> _Aim_:
Lines that contain "rigid" are to be counted; give only their number.

Entries with parts and joints:
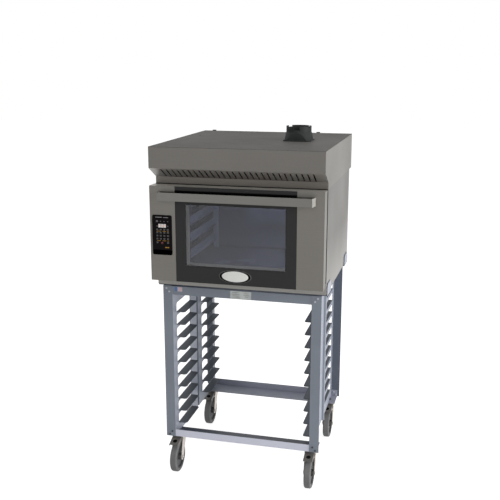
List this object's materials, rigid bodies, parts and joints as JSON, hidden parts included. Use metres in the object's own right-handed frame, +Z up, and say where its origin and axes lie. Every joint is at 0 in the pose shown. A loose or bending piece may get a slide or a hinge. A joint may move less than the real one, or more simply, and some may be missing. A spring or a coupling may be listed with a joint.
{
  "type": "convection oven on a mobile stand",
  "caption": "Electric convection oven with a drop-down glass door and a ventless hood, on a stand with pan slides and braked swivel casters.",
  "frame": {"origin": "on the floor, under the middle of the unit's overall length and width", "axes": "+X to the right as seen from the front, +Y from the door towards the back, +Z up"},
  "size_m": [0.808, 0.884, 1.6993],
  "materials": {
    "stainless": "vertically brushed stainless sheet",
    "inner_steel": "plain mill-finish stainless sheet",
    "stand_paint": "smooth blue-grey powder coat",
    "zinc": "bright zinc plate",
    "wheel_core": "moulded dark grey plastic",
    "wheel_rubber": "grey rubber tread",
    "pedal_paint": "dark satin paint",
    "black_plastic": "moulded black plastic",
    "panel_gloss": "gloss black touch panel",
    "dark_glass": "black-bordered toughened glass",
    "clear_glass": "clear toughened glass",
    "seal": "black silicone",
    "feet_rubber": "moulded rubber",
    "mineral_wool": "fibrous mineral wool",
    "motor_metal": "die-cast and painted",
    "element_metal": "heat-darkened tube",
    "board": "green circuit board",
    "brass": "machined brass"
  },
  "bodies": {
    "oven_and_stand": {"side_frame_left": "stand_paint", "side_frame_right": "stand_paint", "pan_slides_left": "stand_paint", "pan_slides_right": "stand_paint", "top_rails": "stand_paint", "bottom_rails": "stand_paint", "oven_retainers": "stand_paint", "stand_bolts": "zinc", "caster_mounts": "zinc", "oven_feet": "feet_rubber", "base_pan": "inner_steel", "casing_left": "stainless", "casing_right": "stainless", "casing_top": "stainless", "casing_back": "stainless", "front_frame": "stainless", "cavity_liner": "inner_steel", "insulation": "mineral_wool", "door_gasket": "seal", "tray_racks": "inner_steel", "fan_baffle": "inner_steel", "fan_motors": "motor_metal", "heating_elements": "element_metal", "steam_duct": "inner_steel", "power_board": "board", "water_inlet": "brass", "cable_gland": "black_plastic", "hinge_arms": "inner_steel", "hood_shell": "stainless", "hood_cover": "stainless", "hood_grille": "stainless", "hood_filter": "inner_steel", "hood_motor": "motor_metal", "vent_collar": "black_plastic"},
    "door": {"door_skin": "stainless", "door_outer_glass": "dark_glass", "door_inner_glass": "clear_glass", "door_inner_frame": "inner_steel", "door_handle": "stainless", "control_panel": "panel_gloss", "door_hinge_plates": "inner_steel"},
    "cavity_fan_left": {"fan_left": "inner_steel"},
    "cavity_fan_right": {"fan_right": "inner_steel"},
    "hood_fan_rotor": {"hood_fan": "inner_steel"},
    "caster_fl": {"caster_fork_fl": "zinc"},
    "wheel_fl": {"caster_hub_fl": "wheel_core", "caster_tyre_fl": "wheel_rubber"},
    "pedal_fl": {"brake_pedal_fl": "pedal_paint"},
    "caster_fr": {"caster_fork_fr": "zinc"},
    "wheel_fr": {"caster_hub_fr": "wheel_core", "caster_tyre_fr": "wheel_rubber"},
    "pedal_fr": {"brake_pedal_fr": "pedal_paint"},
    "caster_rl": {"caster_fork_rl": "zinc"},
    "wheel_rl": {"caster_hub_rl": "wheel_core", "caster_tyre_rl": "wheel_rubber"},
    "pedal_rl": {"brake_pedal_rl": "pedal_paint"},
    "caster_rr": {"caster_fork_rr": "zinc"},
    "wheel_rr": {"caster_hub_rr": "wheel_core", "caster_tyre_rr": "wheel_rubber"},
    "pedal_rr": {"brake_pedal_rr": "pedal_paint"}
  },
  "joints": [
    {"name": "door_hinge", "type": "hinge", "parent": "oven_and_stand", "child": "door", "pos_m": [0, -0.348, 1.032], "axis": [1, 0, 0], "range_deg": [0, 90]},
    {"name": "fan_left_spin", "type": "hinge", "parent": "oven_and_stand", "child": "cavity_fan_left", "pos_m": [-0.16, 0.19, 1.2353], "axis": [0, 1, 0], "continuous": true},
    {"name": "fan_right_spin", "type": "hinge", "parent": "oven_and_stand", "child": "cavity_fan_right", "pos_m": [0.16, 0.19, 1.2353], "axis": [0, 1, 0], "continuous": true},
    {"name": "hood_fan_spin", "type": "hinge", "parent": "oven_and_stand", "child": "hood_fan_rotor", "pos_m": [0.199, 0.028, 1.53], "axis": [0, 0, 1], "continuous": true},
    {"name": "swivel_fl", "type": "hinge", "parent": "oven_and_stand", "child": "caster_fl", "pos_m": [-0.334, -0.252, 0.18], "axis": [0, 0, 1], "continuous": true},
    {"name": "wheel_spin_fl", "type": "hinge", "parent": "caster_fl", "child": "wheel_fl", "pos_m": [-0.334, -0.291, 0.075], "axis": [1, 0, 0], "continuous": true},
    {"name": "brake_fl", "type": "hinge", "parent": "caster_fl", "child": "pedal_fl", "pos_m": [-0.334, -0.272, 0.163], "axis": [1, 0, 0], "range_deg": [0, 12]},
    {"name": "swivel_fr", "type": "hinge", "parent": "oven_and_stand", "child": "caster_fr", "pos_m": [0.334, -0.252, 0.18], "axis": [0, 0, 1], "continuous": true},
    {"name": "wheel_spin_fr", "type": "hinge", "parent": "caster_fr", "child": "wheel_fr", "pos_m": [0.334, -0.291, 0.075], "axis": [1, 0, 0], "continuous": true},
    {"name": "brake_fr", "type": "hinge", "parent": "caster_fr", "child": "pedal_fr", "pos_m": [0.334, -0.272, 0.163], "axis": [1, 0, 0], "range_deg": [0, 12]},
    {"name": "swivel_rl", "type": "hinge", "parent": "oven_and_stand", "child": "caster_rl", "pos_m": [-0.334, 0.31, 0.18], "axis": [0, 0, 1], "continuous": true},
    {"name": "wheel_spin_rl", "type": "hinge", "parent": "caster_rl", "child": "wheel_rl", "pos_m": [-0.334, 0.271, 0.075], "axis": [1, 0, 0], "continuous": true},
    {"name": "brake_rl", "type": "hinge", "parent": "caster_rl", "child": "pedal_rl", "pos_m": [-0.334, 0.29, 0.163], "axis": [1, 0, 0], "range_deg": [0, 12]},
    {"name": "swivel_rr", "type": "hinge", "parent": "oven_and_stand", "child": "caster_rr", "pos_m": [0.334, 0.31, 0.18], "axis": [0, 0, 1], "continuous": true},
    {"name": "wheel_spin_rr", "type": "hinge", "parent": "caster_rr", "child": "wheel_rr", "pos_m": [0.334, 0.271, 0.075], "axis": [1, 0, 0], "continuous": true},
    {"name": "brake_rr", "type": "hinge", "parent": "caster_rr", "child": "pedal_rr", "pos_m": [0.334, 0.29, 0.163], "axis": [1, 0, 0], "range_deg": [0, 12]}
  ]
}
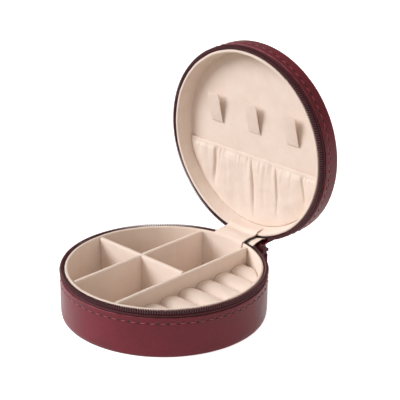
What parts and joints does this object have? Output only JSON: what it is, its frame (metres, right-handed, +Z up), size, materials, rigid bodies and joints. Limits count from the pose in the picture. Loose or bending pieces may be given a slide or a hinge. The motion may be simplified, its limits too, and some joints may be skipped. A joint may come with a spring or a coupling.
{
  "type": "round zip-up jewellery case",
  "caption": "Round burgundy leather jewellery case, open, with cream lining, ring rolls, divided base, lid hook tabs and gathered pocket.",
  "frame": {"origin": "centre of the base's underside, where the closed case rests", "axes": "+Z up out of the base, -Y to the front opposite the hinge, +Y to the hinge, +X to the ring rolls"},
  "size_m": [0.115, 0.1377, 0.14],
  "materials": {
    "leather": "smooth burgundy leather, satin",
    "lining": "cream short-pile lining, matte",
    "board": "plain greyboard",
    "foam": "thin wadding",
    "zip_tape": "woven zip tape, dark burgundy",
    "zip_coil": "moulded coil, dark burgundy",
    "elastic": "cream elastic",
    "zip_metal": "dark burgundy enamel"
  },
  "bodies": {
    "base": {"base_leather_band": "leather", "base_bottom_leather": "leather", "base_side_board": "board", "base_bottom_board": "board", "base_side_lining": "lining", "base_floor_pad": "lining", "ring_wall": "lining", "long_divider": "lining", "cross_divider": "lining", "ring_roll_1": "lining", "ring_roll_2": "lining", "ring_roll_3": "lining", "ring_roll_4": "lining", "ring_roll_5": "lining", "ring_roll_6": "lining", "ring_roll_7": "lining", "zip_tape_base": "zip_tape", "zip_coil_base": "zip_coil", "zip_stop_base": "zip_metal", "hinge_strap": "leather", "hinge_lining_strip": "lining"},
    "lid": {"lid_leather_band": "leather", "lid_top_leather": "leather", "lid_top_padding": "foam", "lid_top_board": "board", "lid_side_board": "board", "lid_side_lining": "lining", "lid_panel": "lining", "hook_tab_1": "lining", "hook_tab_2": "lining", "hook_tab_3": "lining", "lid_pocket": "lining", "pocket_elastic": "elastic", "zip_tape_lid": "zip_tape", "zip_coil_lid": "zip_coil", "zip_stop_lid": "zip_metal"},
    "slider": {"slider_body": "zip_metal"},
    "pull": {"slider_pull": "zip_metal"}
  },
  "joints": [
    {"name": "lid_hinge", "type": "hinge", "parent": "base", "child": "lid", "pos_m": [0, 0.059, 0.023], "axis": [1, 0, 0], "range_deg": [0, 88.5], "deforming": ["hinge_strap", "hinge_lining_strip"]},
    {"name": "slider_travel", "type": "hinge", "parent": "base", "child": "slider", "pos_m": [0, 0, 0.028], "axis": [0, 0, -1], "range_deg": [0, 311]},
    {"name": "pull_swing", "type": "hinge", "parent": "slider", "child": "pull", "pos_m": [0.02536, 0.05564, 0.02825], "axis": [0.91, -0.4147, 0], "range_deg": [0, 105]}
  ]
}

> _Completed task_:
2